Written byPhuoc Nguyen
15 Mar, 2021
Last updated
08 Sep, 2022
Quite often, we use the `map` function to transform each item of an array into a new one. However, it's common to see an issue if we don't pass the parameter to the mapper function.
For example, the following code converts each item of array into a number:
['1', '2', '3', '4', '5'].map((v) => parseInt(v));

// [1, 2, 3, 4, 5]
However, the result isn't correct if we shorten it as below:
['1', '2', '3', '4', '5'].map(parseInt);

// [1, NaN, NaN, NaN, NaN]
The issue is caused by the fact that the mapper function accepts three parameters which are the array item, index, and the array.
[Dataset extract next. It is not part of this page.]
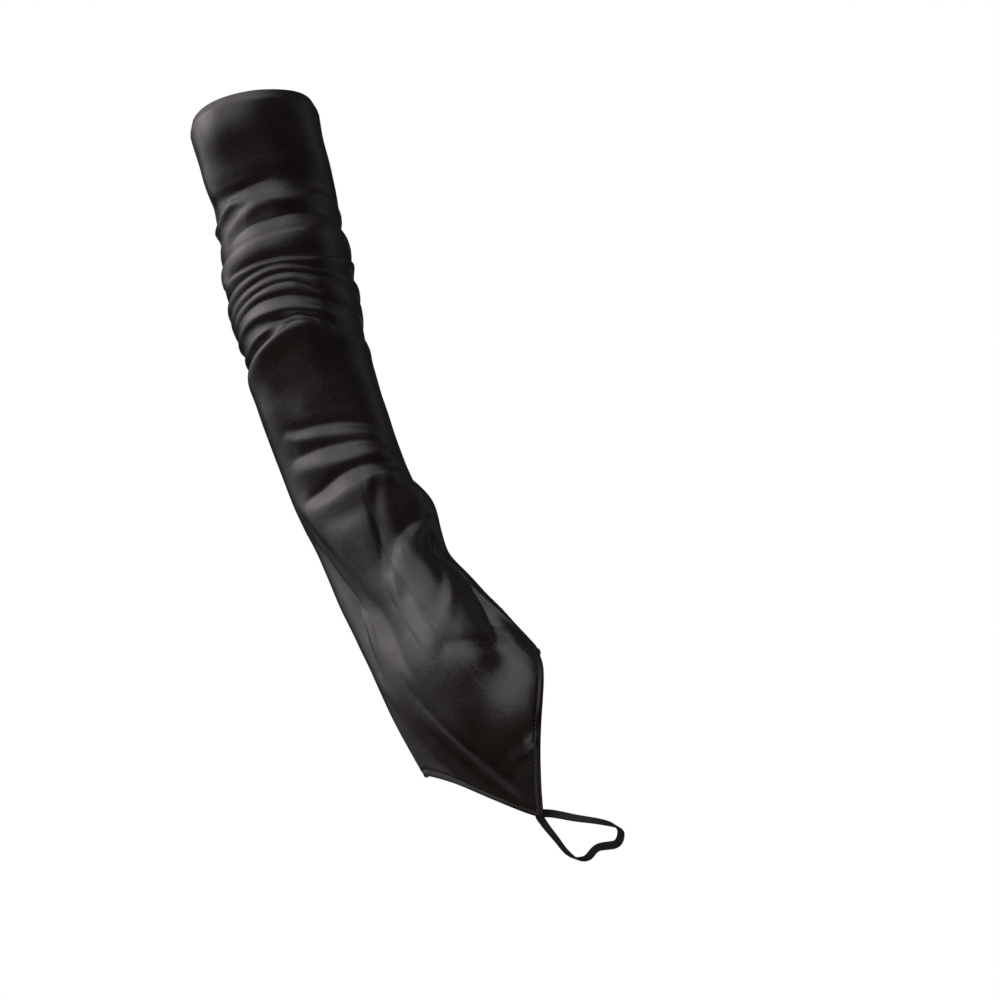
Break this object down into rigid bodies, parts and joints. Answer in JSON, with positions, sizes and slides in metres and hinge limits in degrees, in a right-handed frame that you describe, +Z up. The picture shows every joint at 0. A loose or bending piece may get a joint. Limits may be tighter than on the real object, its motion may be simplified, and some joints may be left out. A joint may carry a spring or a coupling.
{
  "type": "long fingerless evening mitten, worn form",
  "caption": "Long fingerless satin evening mitten with elbow gathers, ending in a point over the back of the hand with a loop for the middle finger.",
  "frame": {"origin": "middle of the arm opening at the top of the sleeve", "axes": "+Z up the arm towards the shoulder, back of the hand towards -Y, thumb side towards +X"},
  "size_m": [0.097, 0.1247, 0.5099],
  "materials": {
    "satin": "near-black polyester satin with a soft grey sheen on the folds",
    "turned_satin": "the same satin turned under and stitched, a little duller and fuller",
    "tape": "dull black woven tape"
  },
  "bodies": {
    "root": {"sleeve": "satin", "upper_hem": "turned_satin", "hand_hem": "turned_satin", "finger_loop": "tape"}
  },
  "joints": []
}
Calling `.map(parseInt)` means that we pass the item index to `parseInt` as the second parameter. As a result, we will see `NaN`.
This leads to a requirement of building a function that accepts only the first parameter, and ignore the remaining parameters.
const unary = (fn) => (params) => fn(params);
The `unary` function creates a wrapper of a function, and ignores all parameters except the first one. With that function in our hand, we can pass the mapper to the `map` function like this:
['1', '2', '3', '4', '5'].map(unary(parseInt));

// [1, 2, 3, 4, 5]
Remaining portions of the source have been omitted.